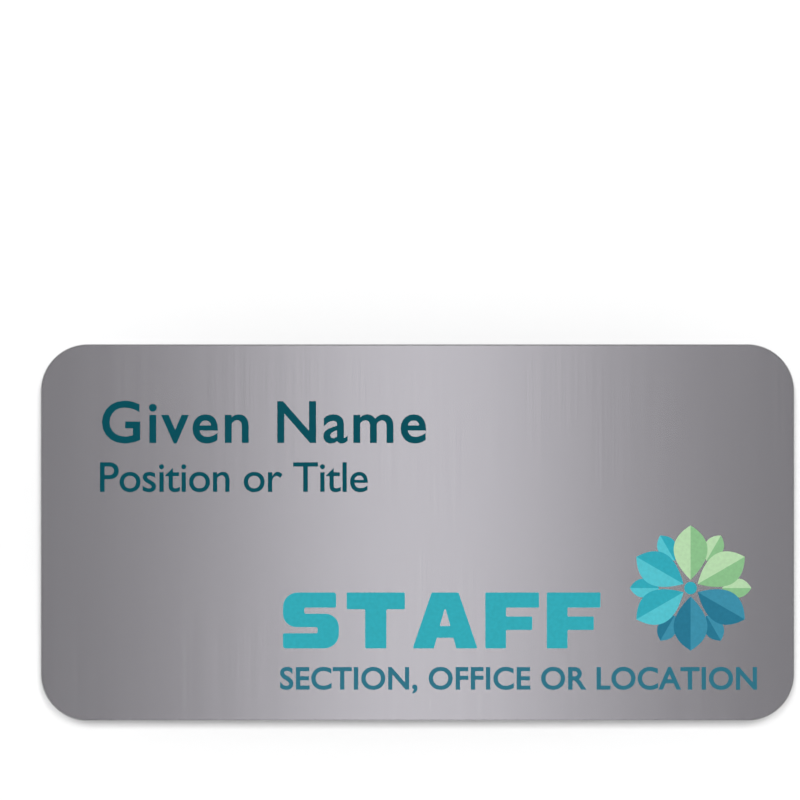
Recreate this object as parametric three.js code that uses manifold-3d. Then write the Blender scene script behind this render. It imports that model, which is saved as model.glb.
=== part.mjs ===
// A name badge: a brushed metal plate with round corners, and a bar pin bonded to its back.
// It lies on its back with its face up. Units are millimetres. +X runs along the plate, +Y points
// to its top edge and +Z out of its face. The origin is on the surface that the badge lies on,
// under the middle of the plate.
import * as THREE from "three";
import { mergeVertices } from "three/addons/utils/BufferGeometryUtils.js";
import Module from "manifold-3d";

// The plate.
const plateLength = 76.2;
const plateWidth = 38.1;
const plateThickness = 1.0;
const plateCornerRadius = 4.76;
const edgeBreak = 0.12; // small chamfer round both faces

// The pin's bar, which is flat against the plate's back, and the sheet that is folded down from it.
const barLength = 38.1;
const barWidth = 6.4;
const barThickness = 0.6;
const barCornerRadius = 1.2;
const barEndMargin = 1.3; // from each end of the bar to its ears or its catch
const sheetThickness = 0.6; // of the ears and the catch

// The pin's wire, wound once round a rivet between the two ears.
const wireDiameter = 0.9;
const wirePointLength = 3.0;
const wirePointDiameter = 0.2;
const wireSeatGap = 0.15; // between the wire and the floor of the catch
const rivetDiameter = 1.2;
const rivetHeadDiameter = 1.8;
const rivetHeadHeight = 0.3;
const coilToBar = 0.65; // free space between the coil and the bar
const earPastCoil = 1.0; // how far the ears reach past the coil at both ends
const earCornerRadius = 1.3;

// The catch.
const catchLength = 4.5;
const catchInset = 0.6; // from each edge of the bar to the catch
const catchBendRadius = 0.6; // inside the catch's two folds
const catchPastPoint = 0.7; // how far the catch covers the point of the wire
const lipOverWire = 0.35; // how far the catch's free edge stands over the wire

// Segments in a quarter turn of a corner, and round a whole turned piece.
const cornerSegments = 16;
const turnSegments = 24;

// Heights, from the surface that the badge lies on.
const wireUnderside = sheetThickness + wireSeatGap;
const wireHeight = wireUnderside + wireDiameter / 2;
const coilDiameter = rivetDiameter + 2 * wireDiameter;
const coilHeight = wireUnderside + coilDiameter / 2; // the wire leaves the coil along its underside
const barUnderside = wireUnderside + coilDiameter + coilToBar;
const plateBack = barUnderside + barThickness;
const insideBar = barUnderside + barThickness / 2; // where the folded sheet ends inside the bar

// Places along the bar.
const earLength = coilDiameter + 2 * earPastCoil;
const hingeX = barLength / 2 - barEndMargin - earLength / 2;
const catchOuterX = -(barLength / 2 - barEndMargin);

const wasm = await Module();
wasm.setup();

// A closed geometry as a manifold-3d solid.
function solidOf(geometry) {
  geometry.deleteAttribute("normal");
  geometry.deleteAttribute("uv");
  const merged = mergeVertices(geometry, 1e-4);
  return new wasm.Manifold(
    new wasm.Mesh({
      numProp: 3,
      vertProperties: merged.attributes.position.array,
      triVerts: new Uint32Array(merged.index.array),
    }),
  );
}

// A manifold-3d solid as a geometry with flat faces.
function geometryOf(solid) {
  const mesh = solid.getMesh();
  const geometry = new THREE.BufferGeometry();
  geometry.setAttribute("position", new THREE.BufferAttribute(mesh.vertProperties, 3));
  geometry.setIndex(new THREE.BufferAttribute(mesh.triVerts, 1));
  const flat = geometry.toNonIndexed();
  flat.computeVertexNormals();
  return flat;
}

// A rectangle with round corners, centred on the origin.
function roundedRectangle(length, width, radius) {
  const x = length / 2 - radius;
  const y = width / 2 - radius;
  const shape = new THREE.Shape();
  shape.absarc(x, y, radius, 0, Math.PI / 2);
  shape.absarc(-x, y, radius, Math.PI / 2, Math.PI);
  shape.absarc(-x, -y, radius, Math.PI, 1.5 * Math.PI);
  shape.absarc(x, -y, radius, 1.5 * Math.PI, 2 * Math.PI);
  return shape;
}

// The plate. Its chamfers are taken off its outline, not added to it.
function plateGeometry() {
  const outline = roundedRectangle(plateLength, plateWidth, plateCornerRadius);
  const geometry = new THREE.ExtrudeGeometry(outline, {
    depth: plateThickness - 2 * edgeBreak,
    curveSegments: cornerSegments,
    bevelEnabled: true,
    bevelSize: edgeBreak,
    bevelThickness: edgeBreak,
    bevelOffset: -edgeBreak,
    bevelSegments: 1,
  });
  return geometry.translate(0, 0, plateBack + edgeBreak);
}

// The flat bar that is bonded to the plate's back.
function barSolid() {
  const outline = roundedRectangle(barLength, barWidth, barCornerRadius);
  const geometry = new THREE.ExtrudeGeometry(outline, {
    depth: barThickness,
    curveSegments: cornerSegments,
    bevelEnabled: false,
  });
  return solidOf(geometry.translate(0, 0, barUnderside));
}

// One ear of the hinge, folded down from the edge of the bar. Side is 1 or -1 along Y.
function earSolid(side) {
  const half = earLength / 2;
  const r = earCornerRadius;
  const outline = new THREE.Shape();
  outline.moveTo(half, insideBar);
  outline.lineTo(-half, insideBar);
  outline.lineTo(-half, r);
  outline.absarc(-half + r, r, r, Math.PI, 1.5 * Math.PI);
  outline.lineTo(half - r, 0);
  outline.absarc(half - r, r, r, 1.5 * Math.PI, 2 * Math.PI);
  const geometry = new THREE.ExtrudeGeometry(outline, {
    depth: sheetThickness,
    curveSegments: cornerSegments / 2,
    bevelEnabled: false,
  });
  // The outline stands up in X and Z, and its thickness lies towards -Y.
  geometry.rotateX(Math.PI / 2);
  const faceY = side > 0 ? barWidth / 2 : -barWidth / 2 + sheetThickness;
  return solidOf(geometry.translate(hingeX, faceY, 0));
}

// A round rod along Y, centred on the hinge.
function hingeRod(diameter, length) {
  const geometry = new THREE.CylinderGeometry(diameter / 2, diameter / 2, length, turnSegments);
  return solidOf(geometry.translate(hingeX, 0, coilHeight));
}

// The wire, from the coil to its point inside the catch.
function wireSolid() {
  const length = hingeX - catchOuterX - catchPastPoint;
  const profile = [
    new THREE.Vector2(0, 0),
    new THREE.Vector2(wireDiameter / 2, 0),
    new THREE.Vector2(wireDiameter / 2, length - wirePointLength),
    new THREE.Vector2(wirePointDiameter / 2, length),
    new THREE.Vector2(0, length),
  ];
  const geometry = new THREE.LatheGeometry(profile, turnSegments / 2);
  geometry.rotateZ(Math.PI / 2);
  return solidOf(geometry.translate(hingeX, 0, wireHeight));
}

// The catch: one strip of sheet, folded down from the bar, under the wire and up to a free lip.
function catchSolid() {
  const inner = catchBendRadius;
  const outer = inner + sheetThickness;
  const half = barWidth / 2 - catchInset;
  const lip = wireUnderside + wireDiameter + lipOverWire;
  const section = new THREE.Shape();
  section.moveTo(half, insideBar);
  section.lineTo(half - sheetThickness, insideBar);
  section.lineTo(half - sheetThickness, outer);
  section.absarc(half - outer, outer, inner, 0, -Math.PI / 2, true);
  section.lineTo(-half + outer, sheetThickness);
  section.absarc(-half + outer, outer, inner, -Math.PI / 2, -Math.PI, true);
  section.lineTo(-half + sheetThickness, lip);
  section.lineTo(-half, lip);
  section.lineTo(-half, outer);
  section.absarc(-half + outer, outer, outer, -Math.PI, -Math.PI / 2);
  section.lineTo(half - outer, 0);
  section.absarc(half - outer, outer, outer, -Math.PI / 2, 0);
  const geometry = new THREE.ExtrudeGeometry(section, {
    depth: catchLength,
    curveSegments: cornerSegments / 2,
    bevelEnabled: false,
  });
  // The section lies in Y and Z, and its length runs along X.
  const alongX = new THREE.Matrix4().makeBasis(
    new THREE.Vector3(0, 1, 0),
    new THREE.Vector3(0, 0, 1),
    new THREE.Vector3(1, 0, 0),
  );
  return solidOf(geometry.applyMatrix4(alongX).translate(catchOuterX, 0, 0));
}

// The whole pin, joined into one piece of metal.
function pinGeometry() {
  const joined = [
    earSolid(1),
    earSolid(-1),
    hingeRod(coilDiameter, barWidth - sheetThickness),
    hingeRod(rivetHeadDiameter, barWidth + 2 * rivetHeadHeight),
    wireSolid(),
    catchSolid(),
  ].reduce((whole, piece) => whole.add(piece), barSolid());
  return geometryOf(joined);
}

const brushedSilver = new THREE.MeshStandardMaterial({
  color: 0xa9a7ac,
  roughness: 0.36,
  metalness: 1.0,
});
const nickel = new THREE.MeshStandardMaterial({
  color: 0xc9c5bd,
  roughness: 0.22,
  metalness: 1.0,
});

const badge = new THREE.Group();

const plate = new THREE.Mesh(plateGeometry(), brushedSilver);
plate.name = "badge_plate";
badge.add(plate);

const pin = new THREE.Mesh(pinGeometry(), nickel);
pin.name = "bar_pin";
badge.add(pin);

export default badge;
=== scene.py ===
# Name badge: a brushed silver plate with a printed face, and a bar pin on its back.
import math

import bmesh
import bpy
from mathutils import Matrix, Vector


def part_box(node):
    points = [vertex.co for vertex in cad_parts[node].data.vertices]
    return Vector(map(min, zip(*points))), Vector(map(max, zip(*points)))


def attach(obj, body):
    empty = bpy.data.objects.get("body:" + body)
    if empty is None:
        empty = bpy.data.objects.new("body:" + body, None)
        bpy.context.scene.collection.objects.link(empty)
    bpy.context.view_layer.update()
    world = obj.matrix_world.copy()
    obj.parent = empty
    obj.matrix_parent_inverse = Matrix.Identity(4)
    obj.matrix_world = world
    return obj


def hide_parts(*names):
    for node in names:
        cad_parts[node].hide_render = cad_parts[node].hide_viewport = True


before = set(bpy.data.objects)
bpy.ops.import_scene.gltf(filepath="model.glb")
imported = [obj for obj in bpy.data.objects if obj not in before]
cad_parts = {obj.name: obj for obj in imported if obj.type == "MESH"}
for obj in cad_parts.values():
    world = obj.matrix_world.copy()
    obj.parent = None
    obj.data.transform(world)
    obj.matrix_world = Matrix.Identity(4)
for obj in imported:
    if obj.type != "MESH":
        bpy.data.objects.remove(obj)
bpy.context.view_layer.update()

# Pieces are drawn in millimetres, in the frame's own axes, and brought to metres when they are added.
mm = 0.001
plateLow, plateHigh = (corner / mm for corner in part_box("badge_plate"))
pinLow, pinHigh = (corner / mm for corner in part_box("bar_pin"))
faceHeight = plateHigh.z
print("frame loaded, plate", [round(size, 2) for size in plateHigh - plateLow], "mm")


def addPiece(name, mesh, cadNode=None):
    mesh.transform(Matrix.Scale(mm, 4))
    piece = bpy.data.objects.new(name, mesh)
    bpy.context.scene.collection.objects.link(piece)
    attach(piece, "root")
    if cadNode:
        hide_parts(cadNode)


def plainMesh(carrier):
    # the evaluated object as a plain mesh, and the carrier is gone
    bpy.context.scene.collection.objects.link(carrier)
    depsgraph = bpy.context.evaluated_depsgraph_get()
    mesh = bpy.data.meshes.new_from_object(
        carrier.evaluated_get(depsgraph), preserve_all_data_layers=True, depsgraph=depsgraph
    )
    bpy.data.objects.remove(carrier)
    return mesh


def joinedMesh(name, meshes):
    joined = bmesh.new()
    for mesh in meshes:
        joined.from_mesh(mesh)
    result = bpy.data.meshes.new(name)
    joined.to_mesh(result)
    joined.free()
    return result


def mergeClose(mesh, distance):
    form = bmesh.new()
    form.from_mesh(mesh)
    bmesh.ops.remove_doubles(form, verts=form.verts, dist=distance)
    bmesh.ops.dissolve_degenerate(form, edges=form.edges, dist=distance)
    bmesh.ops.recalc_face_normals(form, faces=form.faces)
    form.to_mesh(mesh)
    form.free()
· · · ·
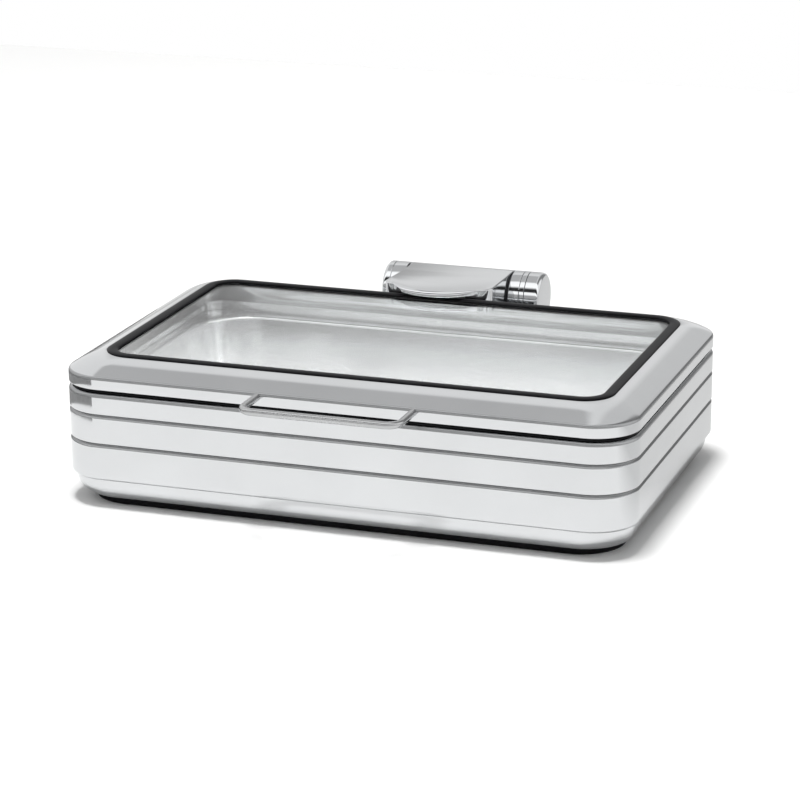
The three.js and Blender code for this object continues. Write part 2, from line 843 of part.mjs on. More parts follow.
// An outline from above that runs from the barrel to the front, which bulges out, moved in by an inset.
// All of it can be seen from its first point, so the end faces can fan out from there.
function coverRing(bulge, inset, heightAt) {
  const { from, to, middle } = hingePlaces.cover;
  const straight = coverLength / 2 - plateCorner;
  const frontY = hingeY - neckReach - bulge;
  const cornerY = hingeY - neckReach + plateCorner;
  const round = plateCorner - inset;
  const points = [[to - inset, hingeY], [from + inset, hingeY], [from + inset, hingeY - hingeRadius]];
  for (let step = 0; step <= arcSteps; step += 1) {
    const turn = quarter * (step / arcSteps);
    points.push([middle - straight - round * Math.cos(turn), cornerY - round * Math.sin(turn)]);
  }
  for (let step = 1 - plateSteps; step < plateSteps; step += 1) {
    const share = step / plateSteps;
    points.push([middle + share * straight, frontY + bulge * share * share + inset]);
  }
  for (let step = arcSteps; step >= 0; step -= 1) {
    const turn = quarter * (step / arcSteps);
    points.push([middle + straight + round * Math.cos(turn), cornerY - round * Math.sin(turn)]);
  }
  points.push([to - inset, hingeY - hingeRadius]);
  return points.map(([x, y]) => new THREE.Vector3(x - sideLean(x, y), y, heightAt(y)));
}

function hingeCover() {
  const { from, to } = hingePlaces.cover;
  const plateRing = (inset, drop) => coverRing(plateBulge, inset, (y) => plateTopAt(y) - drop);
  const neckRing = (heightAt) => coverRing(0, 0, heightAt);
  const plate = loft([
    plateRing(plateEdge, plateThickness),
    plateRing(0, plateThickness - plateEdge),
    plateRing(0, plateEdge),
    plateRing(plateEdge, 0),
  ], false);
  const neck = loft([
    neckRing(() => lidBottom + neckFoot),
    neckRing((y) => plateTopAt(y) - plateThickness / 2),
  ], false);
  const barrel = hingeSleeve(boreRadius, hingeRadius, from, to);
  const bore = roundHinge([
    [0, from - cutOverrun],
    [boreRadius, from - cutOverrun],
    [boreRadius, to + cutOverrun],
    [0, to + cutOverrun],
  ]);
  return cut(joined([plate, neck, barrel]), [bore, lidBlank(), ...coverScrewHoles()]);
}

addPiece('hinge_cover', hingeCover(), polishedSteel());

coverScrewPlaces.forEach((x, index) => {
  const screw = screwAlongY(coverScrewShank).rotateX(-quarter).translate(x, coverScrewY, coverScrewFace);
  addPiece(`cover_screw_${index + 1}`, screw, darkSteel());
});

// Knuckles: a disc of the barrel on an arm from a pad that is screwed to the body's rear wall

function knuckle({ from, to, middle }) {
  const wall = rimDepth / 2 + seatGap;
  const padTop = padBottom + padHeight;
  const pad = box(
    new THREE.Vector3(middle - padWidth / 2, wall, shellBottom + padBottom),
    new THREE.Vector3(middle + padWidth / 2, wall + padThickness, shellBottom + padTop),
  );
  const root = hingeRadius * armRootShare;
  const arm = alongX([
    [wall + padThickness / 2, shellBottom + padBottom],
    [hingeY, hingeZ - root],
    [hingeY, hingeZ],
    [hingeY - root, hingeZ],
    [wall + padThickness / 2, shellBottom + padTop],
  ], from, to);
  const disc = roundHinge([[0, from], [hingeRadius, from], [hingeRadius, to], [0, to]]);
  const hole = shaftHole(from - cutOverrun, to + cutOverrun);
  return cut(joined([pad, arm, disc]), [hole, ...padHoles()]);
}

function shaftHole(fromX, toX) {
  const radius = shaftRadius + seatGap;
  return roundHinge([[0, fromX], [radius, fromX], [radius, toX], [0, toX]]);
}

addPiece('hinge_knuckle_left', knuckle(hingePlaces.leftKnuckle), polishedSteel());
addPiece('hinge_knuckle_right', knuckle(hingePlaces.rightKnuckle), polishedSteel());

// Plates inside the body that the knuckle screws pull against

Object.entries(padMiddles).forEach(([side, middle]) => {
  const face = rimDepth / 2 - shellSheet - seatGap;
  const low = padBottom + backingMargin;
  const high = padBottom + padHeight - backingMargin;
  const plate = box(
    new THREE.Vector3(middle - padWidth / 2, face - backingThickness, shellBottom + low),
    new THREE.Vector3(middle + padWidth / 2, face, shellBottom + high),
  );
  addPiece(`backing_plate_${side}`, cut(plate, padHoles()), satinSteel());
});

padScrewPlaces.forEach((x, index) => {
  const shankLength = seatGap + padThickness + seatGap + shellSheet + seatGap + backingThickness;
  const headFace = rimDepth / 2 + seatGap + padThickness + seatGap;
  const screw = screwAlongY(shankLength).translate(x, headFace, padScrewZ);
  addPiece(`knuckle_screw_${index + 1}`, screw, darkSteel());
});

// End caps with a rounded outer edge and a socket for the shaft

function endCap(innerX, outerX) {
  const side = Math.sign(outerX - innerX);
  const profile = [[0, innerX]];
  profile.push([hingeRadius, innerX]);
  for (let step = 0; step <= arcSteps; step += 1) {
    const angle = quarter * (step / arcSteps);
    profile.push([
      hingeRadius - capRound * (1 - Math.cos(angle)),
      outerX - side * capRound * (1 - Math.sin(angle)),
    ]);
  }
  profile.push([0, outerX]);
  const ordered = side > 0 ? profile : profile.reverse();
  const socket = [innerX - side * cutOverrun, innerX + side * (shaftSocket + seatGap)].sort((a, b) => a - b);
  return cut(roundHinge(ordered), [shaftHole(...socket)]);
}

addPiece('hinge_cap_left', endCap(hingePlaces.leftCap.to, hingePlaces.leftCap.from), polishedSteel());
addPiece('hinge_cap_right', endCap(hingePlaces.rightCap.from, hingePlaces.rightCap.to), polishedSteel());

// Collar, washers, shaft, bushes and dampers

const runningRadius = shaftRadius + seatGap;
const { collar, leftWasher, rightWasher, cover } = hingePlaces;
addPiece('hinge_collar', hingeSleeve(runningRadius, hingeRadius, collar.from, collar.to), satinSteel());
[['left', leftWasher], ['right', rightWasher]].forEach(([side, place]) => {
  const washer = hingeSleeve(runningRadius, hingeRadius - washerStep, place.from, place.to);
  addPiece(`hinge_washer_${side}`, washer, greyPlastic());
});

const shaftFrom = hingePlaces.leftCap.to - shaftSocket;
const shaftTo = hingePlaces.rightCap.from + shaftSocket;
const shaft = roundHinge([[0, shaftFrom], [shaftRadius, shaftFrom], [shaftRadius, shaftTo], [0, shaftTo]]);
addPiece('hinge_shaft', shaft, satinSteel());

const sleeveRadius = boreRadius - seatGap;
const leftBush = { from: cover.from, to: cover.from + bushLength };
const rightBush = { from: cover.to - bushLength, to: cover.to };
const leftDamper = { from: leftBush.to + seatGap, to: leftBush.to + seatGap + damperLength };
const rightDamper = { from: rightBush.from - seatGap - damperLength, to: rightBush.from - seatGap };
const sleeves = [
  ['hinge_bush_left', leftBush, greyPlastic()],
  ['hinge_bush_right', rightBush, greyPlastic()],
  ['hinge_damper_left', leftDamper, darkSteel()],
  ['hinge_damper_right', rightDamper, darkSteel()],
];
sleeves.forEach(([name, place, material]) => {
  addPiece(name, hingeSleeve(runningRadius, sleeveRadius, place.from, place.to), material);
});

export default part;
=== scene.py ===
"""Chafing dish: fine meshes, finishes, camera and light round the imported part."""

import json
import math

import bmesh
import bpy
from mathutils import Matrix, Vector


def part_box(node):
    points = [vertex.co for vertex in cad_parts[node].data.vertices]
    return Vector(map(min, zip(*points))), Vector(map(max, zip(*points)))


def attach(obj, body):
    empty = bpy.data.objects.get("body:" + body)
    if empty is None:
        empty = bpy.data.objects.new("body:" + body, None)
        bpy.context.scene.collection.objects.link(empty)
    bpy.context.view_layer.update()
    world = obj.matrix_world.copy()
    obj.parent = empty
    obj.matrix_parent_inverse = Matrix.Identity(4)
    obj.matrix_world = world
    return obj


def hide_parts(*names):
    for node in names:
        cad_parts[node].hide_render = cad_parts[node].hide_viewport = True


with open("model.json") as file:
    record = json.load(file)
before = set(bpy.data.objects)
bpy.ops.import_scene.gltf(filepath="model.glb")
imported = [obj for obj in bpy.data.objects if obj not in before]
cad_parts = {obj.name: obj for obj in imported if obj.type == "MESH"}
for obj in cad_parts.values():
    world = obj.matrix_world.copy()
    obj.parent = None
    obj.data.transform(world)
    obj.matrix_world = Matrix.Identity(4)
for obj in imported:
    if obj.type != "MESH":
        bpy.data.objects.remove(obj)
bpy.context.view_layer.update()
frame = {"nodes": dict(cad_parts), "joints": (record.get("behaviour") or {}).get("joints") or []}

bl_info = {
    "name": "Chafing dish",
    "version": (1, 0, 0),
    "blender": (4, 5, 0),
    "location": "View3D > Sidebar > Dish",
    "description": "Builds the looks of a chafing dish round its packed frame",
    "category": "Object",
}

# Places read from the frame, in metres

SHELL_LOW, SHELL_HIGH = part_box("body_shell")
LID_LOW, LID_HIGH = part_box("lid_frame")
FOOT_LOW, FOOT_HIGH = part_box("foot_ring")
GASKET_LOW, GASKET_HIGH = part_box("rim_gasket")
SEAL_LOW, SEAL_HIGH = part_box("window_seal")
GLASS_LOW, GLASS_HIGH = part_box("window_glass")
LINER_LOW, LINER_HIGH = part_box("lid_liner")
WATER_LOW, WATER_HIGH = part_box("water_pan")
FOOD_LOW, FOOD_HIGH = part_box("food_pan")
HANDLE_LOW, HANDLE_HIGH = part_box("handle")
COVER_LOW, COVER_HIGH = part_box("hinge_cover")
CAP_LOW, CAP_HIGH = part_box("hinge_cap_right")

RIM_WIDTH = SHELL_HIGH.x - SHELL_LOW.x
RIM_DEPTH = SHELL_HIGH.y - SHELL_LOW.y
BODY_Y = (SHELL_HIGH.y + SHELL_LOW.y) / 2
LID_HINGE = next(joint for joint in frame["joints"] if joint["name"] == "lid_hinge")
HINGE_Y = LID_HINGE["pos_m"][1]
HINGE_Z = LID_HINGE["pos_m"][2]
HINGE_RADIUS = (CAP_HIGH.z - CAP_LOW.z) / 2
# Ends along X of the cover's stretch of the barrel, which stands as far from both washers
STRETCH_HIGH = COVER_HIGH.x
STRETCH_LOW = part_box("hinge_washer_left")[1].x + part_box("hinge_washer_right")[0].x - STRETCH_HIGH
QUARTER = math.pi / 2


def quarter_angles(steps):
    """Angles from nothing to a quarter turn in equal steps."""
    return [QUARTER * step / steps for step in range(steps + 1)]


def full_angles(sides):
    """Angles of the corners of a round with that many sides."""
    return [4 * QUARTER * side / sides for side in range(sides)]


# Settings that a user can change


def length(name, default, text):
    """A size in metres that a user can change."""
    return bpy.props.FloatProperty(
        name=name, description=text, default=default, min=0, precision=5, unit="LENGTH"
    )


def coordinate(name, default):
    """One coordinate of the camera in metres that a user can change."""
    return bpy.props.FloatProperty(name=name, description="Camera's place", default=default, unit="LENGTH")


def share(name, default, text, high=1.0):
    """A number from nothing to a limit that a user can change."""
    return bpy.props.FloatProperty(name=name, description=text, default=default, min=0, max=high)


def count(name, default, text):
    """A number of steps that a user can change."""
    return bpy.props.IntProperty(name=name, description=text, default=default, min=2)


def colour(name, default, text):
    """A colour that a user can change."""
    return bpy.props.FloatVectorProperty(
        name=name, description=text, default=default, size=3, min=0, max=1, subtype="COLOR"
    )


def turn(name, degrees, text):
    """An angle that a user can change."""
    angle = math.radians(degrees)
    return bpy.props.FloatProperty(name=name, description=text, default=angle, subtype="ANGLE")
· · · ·
GIVEN REQUEST: Repeat, unchanged, every line from the one that contains "Recreate this object" to the one that contains "const sheetThickness = 0.6;", including both, and no other line.

EXPECTED OUTPUT:
Recreate this object as parametric three.js code that uses manifold-3d. Then write the Blender scene script behind this render. It imports that model, which is saved as model.glb.
=== part.mjs ===
// A name badge: a brushed metal plate with round corners, and a bar pin bonded to its back.
// It lies on its back with its face up. Units are millimetres. +X runs along the plate, +Y points
// to its top edge and +Z out of its face. The origin is on the surface that the badge lies on,
// under the middle of the plate.
import * as THREE from "three";
import { mergeVertices } from "three/addons/utils/BufferGeometryUtils.js";
import Module from "manifold-3d";

// The plate.
const plateLength = 76.2;
const plateWidth = 38.1;
const plateThickness = 1.0;
const plateCornerRadius = 4.76;
const edgeBreak = 0.12; // small chamfer round both faces

// The pin's bar, which is flat against the plate's back, and the sheet that is folded down from it.
const barLength = 38.1;
const barWidth = 6.4;
const barThickness = 0.6;
const barCornerRadius = 1.2;
const barEndMargin = 1.3; // from each end of the bar to its ears or its catch
const sheetThickness = 0.6; // of the ears and the catch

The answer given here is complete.